For OCTA: Airtable uses the OCTA domain - which is preferable to the swiftly one. I would advocate for changing it in agencies.yml to do this also unless there is a reason we don't have it that way there?

It seems that the number of RT validation errors differs between their two RT feeds, so maybe they are distinct data sources. Not sure what the analysts are using.

I just updated SolTrans

Is the trip update URL in airtable correct?

evansiroky commented 2 years ago

Elk Grove added to agencies.yml via https://github.com/cal-itp/data-infra/pull/1224.

evansiroky commented 2 years ago

There are still over 20 URLs in airtable that aren't in agencies.yml. @e-lo can you take a look at these URLs? If they should not be ingested in the pipeline, it would be great to have some notes about why. Perhaps there should be some kind of flag about whether certain feeds should not be ingested in the pipeline. That might be useful for when we get around to #775.

e-lo commented 2 years ago

I'm meh on changing unicode to ASCII and would prefer to do the reverse - do we have to do that for some reason in our pipeline? When we or an agency advertises a feed, we would do so with an underscore _ not a %20

I also like the _ better, but am more interested in just getting this done quickly, so I'm going to update airtable to have the annoying encoded characters.

@evansiroky is there a reason the pipeline wont accept the _ right now?

e-lo commented 2 years ago

Is the trip update URL in airtable correct?

https://soltrans.connexionz.net/rtt/public/utility/gtfsrealtime.aspx/tripupdate2 Strangely, it is.
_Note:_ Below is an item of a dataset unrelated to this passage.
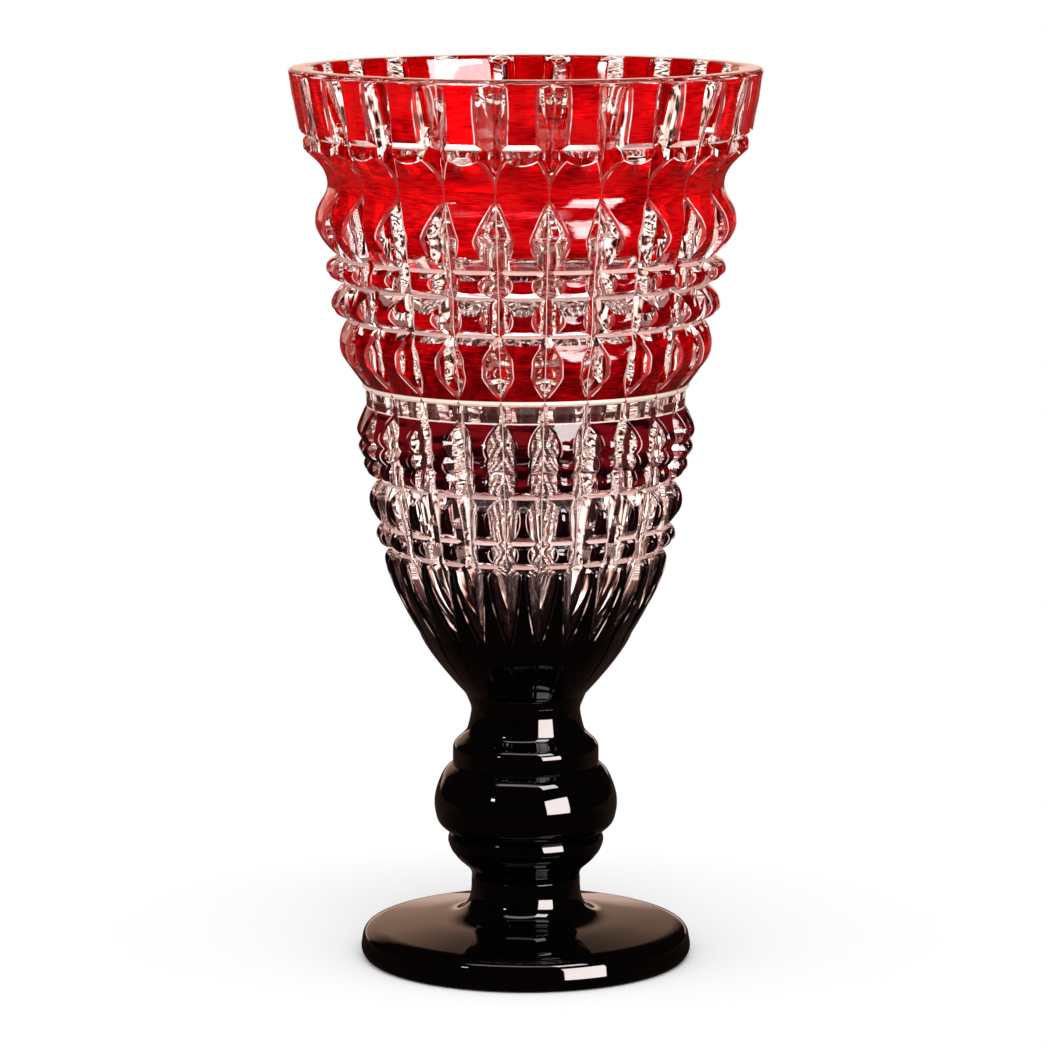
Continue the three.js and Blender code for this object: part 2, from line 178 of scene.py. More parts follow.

https://soltrans.connexionz.net/rtt/public/utility/gtfsrealtime.aspx/tripupdate Also downloads data - but it is different. The one with 2 is the one posted on their website. Wondering if it is GTFS Realtime v1?

evansiroky commented 2 years ago

https://soltrans.connexionz.net/rtt/public/utility/gtfsrealtime.aspx/tripupdate2 seems to have more information in it compared to the other one. I went ahead and made #1231 to update.

evansiroky commented 2 years ago

This issue will be ongoing until #775 is resolved. The Agencies.yml vs airtable comparison notes doc will be used to track ongoing issues.